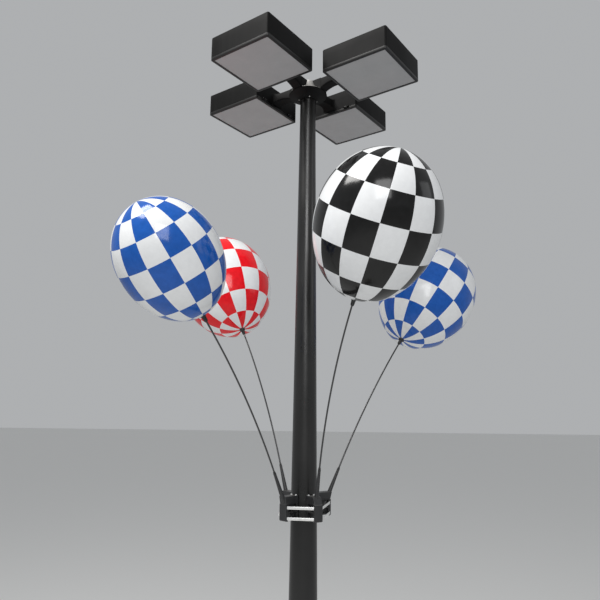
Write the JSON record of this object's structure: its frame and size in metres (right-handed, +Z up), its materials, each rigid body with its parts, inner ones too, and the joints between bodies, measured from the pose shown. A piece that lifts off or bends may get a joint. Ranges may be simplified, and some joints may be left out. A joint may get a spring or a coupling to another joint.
{
  "type": "light pole balloon display",
  "caption": "Tapered area-light pole on a concrete pier, with square lamp heads on a hub and a strapped-on ring of sockets whose bowed rods hold checked egg-shaped balloons.",
  "frame": {"origin": "centre of the pier's underside, on the pole's axis", "axes": "+Z up along the pole; -Y is the front, towards the picture camera; +X is to the right as seen from the front"},
  "size_m": [2.6659, 2.5216, 6.929],
  "materials": {
    "concrete": "cast concrete with form rings",
    "grout": "trowelled mortar",
    "galvanised": "hot-dip galvanised",
    "pole_paint": "dark satin powder coat",
    "cap_metal": "bare weathered metal",
    "hub_paint": "black satin powder coat",
    "head_paint": "dark satin powder coat",
    "door_paint": "black satin powder coat",
    "lens": "frosted tempered glass",
    "stainless": "bright stainless band",
    "black_plastic": "moulded black",
    "fibreglass": "black pultruded rod",
    "balloon_blue": "glossy vinyl, blue and white checks",
    "balloon_red": "glossy vinyl, red and white checks",
    "balloon_black": "glossy vinyl, black and white checks"
  },
  "bodies": {
    "root": {"pier": "concrete", "grout_pad": "grout", "base_plate": "galvanised", "pole_shaft": "pole_paint", "handhole_cover": "pole_paint", "pole_cap": "cap_metal", "hub": "hub_paint", "arm_front_left": "hub_paint", "housing_front_left": "head_paint", "arm_front_right": "hub_paint", "housing_front_right": "head_paint", "arm_back_left": "hub_paint", "housing_back_left": "head_paint", "arm_back_right": "hub_paint", "housing_back_right": "head_paint", "band_upper": "stainless", "band_lower": "stainless", "bracket_left": "black_plastic", "bracket_rear": "black_plastic", "bracket_front": "black_plastic", "bracket_right": "black_plastic"},
    "door_front_left": {"door_front_left": "door_paint", "lens_front_left": "lens"},
    "door_front_right": {"door_front_right": "door_paint", "lens_front_right": "lens"},
    "door_back_left": {"door_back_left": "door_paint", "lens_back_left": "lens"},
    "door_back_right": {"door_back_right": "door_paint", "lens_back_right": "lens"},
    "rod_left": {"rod_left": "fibreglass", "cup_left": "black_plastic", "balloon_left": "balloon_blue"},
    "rod_rear": {"rod_rear": "fibreglass", "cup_rear": "black_plastic", "balloon_rear": "balloon_red"},
    "rod_front": {"rod_front": "fibreglass", "cup_front": "black_plastic", "balloon_front": "balloon_black"},
    "rod_right": {"rod_right": "fibreglass", "cup_right": "black_plastic", "balloon_right": "balloon_blue"}
  },
  "joints": [
    {"name": "door_front_left_hinge", "type": "hinge", "parent": "root", "child": "door_front_left", "pos_m": [-0.17688, -0.24908, 6.77], "axis": [0.8153, -0.579, 0], "range_deg": [0, 90]},
    {"name": "door_front_right_hinge", "type": "hinge", "parent": "root", "child": "door_front_right", "pos_m": [0.24908, -0.17688, 6.77], "axis": [0.579, 0.8153, 0], "range_deg": [0, 90]},
    {"name": "door_back_left_hinge", "type": "hinge", "parent": "root", "child": "door_back_left", "pos_m": [-0.24908, 0.17688, 6.77], "axis": [-0.579, -0.8153, 0], "range_deg": [0, 90]},
    {"name": "door_back_right_hinge", "type": "hinge", "parent": "root", "child": "door_back_right", "pos_m": [0.17688, 0.24908, 6.77], "axis": [-0.8153, 0.579, 0], "range_deg": [0, 90]},
    {"name": "rod_left_lift", "type": "slide", "parent": "root", "child": "rod_left", "axis": [-0.297, -0.3287, 0.8965], "range_m": [0, 0.32]},
    {"name": "rod_rear_lift", "type": "slide", "parent": "root", "child": "rod_rear", "axis": [-0.2274, 0.2598, 0.9385], "range_m": [0, 0.32]},
    {"name": "rod_front_lift", "type": "slide", "parent": "root", "child": "rod_front", "axis": [0.0933, -0.1762, 0.9799], "range_m": [0, 0.32]},
    {"name": "rod_right_lift", "type": "slide", "parent": "root", "child": "rod_right", "axis": [0.3878, 0.2646, 0.8829], "range_m": [0, 0.32]}
  ]
}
******
PROBLEM STATEMENT -> From the preceding material, extract every line exactly.

COMPLETED TASK ->
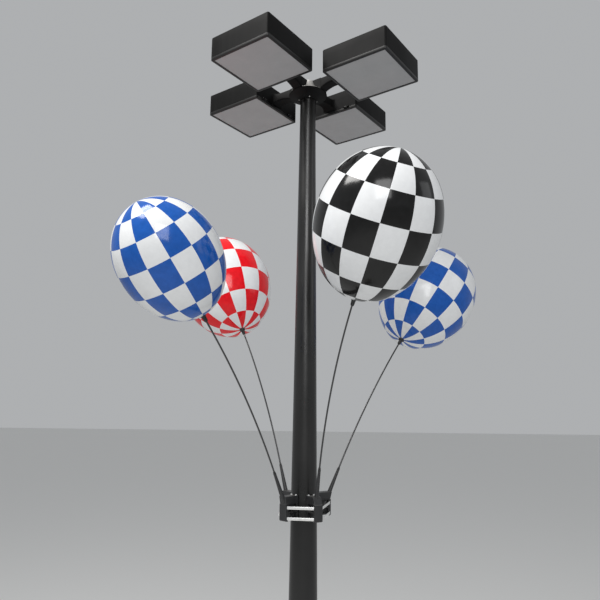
Write the JSON record of this object's structure: its frame and size in metres (right-handed, +Z up), its materials, each rigid body with its parts, inner ones too, and the joints between bodies, measured from the pose shown. A piece that lifts off or bends may get a joint. Ranges may be simplified, and some joints may be left out. A joint may get a spring or a coupling to another joint.
{
  "type": "light pole balloon display",
  "caption": "Tapered area-light pole on a concrete pier, with square lamp heads on a hub and a strapped-on ring of sockets whose bowed rods hold checked egg-shaped balloons.",
  "frame": {"origin": "centre of the pier's underside, on the pole's axis", "axes": "+Z up along the pole; -Y is the front, towards the picture camera; +X is to the right as seen from the front"},
  "size_m": [2.6659, 2.5216, 6.929],
  "materials": {
    "concrete": "cast concrete with form rings",
    "grout": "trowelled mortar",
    "galvanised": "hot-dip galvanised",
    "pole_paint": "dark satin powder coat",
    "cap_metal": "bare weathered metal",
    "hub_paint": "black satin powder coat",
    "head_paint": "dark satin powder coat",
    "door_paint": "black satin powder coat",
    "lens": "frosted tempered glass",
    "stainless": "bright stainless band",
    "black_plastic": "moulded black",
    "fibreglass": "black pultruded rod",
    "balloon_blue": "glossy vinyl, blue and white checks",
    "balloon_red": "glossy vinyl, red and white checks",
    "balloon_black": "glossy vinyl, black and white checks"
  },
  "bodies": {
    "root": {"pier": "concrete", "grout_pad": "grout", "base_plate": "galvanised", "pole_shaft": "pole_paint", "handhole_cover": "pole_paint", "pole_cap": "cap_metal", "hub": "hub_paint", "arm_front_left": "hub_paint", "housing_front_left": "head_paint", "arm_front_right": "hub_paint", "housing_front_right": "head_paint", "arm_back_left": "hub_paint", "housing_back_left": "head_paint", "arm_back_right": "hub_paint", "housing_back_right": "head_paint", "band_upper": "stainless", "band_lower": "stainless", "bracket_left": "black_plastic", "bracket_rear": "black_plastic", "bracket_front": "black_plastic", "bracket_right": "black_plastic"},
    "door_front_left": {"door_front_left": "door_paint", "lens_front_left": "lens"},
    "door_front_right": {"door_front_right": "door_paint", "lens_front_right": "lens"},
    "door_back_left": {"door_back_left": "door_paint", "lens_back_left": "lens"},
    "door_back_right": {"door_back_right": "door_paint", "lens_back_right": "lens"},
    "rod_left": {"rod_left": "fibreglass", "cup_left": "black_plastic", "balloon_left": "balloon_blue"},
    "rod_rear": {"rod_rear": "fibreglass", "cup_rear": "black_plastic", "balloon_rear": "balloon_red"},
    "rod_front": {"rod_front": "fibreglass", "cup_front": "black_plastic", "balloon_front": "balloon_black"},
    "rod_right": {"rod_right": "fibreglass", "cup_right": "black_plastic", "balloon_right": "balloon_blue"}
  },
  "joints": [
    {"name": "door_front_left_hinge", "type": "hinge", "parent": "root", "child": "door_front_left", "pos_m": [-0.17688, -0.24908, 6.77], "axis": [0.8153, -0.579, 0], "range_deg": [0, 90]},
    {"name": "door_front_right_hinge", "type": "hinge", "parent": "root", "child": "door_front_right", "pos_m": [0.24908, -0.17688, 6.77], "axis": [0.579, 0.8153, 0], "range_deg": [0, 90]},
    {"name": "door_back_left_hinge", "type": "hinge", "parent": "root", "child": "door_back_left", "pos_m": [-0.24908, 0.17688, 6.77], "axis": [-0.579, -0.8153, 0], "range_deg": [0, 90]},
    {"name": "door_back_right_hinge", "type": "hinge", "parent": "root", "child": "door_back_right", "pos_m": [0.17688, 0.24908, 6.77], "axis": [-0.8153, 0.579, 0], "range_deg": [0, 90]},
    {"name": "rod_left_lift", "type": "slide", "parent": "root", "child": "rod_left", "axis": [-0.297, -0.3287, 0.8965], "range_m": [0, 0.32]},
    {"name": "rod_rear_lift", "type": "slide", "parent": "root", "child": "rod_rear", "axis": [-0.2274, 0.2598, 0.9385], "range_m": [0, 0.32]},
    {"name": "rod_front_lift", "type": "slide", "parent": "root", "child": "rod_front", "axis": [0.0933, -0.1762, 0.9799], "range_m": [0, 0.32]},
    {"name": "rod_right_lift", "type": "slide", "parent": "root", "child": "rod_right", "axis": [0.3878, 0.2646, 0.8829], "range_m": [0, 0.32]}
  ]
}